1. This intra court appeal by the writ petitioner is directed against an interim order dated 25.01.2024 passed in WPA 28335 of 2023 by which the appellants were directed to deposit 20% of the disputed remaining unpaid interest within a time frame.

2. The learned advocate for the appellants contended that in terms of Section 112 of the GST Act if the appellants were to approach the appellate tribunal in terms of sub-section (8) of Section 112 the registered taxpayer within RTP is required to pre-deposit a sum equal to 20% of the remaining amount of tax in dispute in addition to the amount paid under sub-section (6) of Section 107 arising from the said order. It is submitted that in the instant case the challenge in the writ petition is to an adjudication order passed by the authority demanding interest on the ground that the appellants had belatedly filed the returns for the relevant financial year.

3. Since the appellate tribunal is yet to be constituted, the appellants had filed the writ petition in which the impugned order has been passed.

4. The learned Government counsel would contend that the order passed by the learned Single Bench is a discretionary order to secure the interest of revenue and there is no error in the said order.

5. The Hon’ble Supreme Court in Union of India and Others v. Concord Fortune Minerals India Private Limited reported in (2018) 12 SCC 279 pointed out that High Court while deciding the writ petition filed under Article 226 of the Constitution of India should exercise its discretion consistent with the relevant provisions and in the said case the provision related to limitation.

6. In the case on hand the provision for filing an appeal before the tribunal does not contemplate payment of 20% of the disputed interest and it is specific in stating that no appeal shall be filed under sub-section (1) of Section 112 unless the appellant has paid a sum equal to 20% of the remaining amount of tax in dispute.

7. Therefore, there is a clear distinction drawn in the said provision restricting the pre-deposit amount to a sum equal to 20% of the remaining amount of tax in dispute.

8. This position is further clear and amplified if we peruse clause (a) of Section 112(8) which states that no appeal shall be filed under sub-section (1) of Section 112 unless the appellants has in full, paid such part of the amount of tax, interest, fine, fee and penalty arising from the impugned order, as is admitted by him.

9. Thus clause (a) requires the registered taxpayer to pay the tax, interest, fine, fee and penalty arising from the impugned order which is subject matter of appeal as admitted by him.

10. Therefore, the discretion which the court can exercise has to be in terms of the provision of the statute more particularly when the appellants had filed the writ petition on account of the fact that the appellate tribunal is yet to be constituted under the Act.

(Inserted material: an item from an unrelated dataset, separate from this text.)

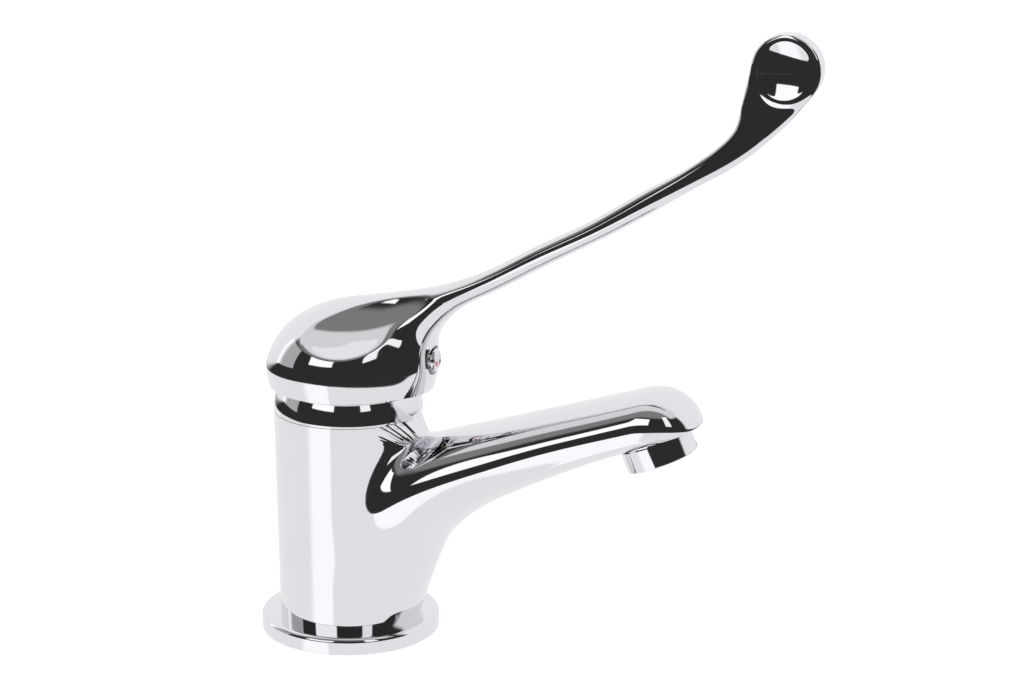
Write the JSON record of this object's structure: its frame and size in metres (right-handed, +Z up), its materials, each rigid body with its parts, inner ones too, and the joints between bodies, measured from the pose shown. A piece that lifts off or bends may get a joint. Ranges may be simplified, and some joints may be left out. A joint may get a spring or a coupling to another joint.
{
  "type": "single-lever basin mixer tap",
  "caption": "Chrome single-lever basin mixer tap with a fixed rising spout, an aerator and a long elbow lever that ends in a round pad.",
  "frame": {"origin": "centre of the underside, on the deck that the tap stands on", "axes": "+Z up, +X towards the spout and the lever, -Y the hot side"},
  "size_m": [0.1894, 0.0616, 0.2122],
  "materials": {
    "chrome_plate": "bright polished chrome plate",
    "black_rubber": "matte moulded rubber",
    "cartridge_plastic": "satin moulded plastic",
    "disc_ceramic": "lapped ceramic",
    "nut_brass": "turned brass",
    "spindle_brass": "drawn brass",
    "bare_steel": "plain stainless steel",
    "insert_plastic": "satin moulded plastic",
    "hot_red": "gloss enamel",
    "cold_blue": "gloss enamel"
  },
  "bodies": {
    "body": {"tap_body": "chrome_plate", "base_ring": "chrome_plate", "base_gasket": "black_rubber", "bonnet_collar": "chrome_plate", "collar_o_ring": "black_rubber", "cartridge_nut": "nut_brass", "cartridge_housing": "cartridge_plastic", "cartridge_base": "cartridge_plastic", "port_seals": "black_rubber", "disc_seals": "black_rubber", "fixed_disc": "disc_ceramic", "slip_ring": "cartridge_plastic", "aerator_housing": "chrome_plate", "aerator_insert": "insert_plastic", "aerator_screen": "bare_steel", "aerator_washer": "black_rubber"},
    "rotor": {"rotor": "cartridge_plastic", "rotor_o_ring": "black_rubber", "spindle_pin": "bare_steel"},
    "disc": {"moving_disc": "disc_ceramic", "disc_carrier": "cartridge_plastic"},
    "lever": {"spindle": "spindle_brass", "lever_handle": "chrome_plate", "grub_screw": "bare_steel", "index_plug": "chrome_plate", "hot_mark": "hot_red", "cold_mark": "cold_blue"}
  },
  "joints": [
    {"name": "lever_swivel", "type": "hinge", "parent": "body", "child": "rotor", "pos_m": [0, 0, 0.077], "axis": [0, 0, 1], "range_deg": [-50, 50]},
    {"name": "lever_lift", "type": "hinge", "parent": "rotor", "child": "lever", "pos_m": [0, 0, 0.077], "axis": [0, -1, 0], "range_deg": [0, 25]},
    {"name": "disc_slide", "type": "slide", "parent": "rotor", "child": "disc", "axis": [1, 0, 0], "range_m": [0, 0.0075]}
  ],
  "couplings": [
    {"joint": "disc_slide", "follows": "lever_lift", "m_per_rad": 0.016369}
  ]
}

11. The learned advocate for the appellants placed reliance on the decision of the High Court of Karnataka in the case of M/s Tejas Arecanut Traders v. Joint Commissioner of Commercial Taxes (Appeals) Dharwad Division, Hubli & Others reported in 2023-VIL-923-KAR wherein the court was dealing with Section 107(6) of the CGST Act which deals with appeal to appellate authority and clause (b) of Section 107(6) is in pari materia with clause (b) of Section 112(8) and while interpreting Section 107(6) the learned Single Bench of the High Court of Karnataka held that 10% pre-deposit obligation is confined to the disputed tax quantum excluding penalty fee and interest. The court then proceeded to examine the legislative intent and held that the absence of any reference to disputed interest, fine, fee and penalty in Sub-clause (b) of Section 107(6) suggests a meticulous legislative choice. Reliance was placed on the decision of Hon’ble High Court in Prakash Nath Khanna v. CIT [(2004) 9 SCC 686 wherein the Hon’ble Supreme Court held that the language employed in a statute is the determinative factor of the legislative intent. The legislature is presumed to have made no mistake. The presumption is that it intended to say what it has said and where the legislative intent is clear from the language, the Court should give effect to it.

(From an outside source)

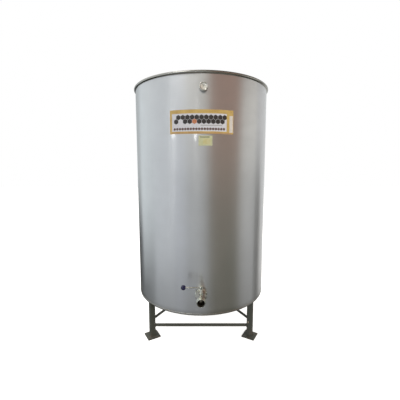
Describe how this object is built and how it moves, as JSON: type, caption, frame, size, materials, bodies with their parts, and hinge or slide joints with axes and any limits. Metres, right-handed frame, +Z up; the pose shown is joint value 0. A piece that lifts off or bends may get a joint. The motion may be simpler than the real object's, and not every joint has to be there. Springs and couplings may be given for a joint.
{
  "type": "honey maturing tank",
  "caption": "Open-topped, water-jacketed stainless honey tank on a welded steel leg stand, with a ball valve low at the front and a capped filler near the rim.",
  "frame": {"origin": "on the ground, under the middle of the footprint's box; the tank's own axis stands 64 mm behind it, because the valve reaches out in front", "axes": "+Z up, -Y out through the outlet valve, +X to the right for someone who faces the valve"},
  "size_m": [0.9764, 1.1044, 1.807],
  "materials": {
    "stainless_sheet": "cold-rolled stainless sheet with a faint vertical grain",
    "stainless_fitting": "turned and satin-polished stainless",
    "stand_steel": "dull dark grey-brown paint with welds showing",
    "knob_plastic": "moulded, dark navy blue",
    "label_film": "printed film in amber and silver-white, plain pattern",
    "small_label_film": "printed film, plain greenish yellow"
  },
  "bodies": {
    "tank": {"outer_wall": "stainless_sheet", "outer_wall_low": "stainless_sheet", "outer_wall_front": "stainless_sheet", "rim_bead": "stainless_sheet", "jacket_top_ring": "stainless_sheet", "vessel_wall": "stainless_sheet", "vessel_wall_low": "stainless_sheet", "vessel_wall_front": "stainless_sheet", "vessel_floor": "stainless_sheet", "jacket_floor": "stainless_sheet", "filler_neck": "stainless_fitting", "filler_cap": "stainless_fitting", "outlet_pipe": "stainless_fitting", "union_nut": "stainless_fitting", "valve_body": "stainless_fitting", "valve_spout": "stainless_fitting", "gland_nut": "stainless_fitting", "leg_left": "stand_steel", "leg_right": "stand_steel", "leg_back": "stand_steel", "foot_plate_left": "stand_steel", "foot_plate_right": "stand_steel", "foot_plate_back": "stand_steel", "low_rail_front": "stand_steel", "low_rail_left": "stand_steel", "low_rail_right": "stand_steel", "top_bar_front": "stand_steel", "top_bar_left": "stand_steel", "top_bar_right": "stand_steel", "label_panel": "label_film", "small_label": "small_label_film"},
    "lever": {"valve_ball": "stainless_fitting", "valve_stem": "stainless_fitting", "lever_hub": "stainless_fitting", "lever_rod": "stainless_fitting", "lever_knob": "knob_plastic"}
  },
  "joints": [
    {"name": "lever_turn", "type": "hinge", "parent": "tank", "child": "lever", "pos_m": [0, -0.50921, 0.466], "axis": [0, 0, 1], "range_deg": [0, 90]}
  ]
}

12. As noted above the legislative intent as amplified in Section 112(8)(b) of the Act clearly restricts the pre-deposit amount to 20% of the remaining amount of tax in dispute and does not speak of interest.

13. Therefore, we are of the view that the discretion to be exercised by the court should be in terms of the statute and, therefore, the said condition imposed by the learned Single Bench calls for interference.

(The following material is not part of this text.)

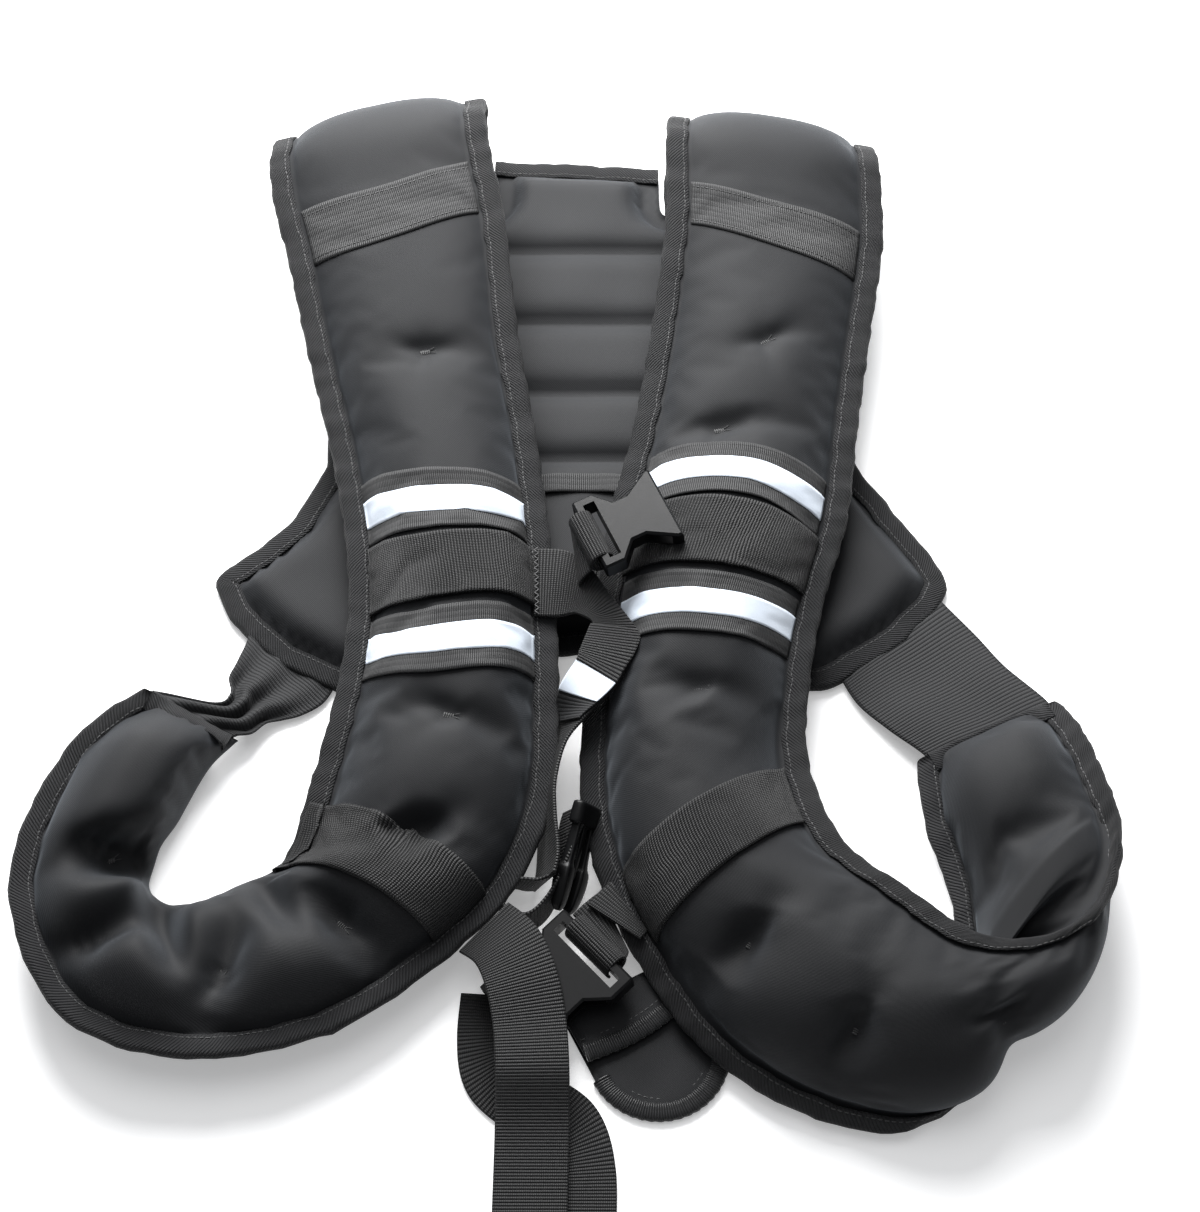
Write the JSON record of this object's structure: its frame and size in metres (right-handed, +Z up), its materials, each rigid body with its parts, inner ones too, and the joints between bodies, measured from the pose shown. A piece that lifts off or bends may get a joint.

14. For the above reasons, the appeal is allowed and that portion of the order passed by the learned Single Bench directing the petitioners to pay 20% of the remaining interest is set aside and the respondents are directed not to initiate any recovery proceedings till the writ petition is heard and disposed of.

15. The respondents are directed to file their affidavit-in-opposition in the writ petition within three weeks from date; reply, if any, within two weeks thereafter.

16. List the writ petition before the appropriate Bench after six weeks.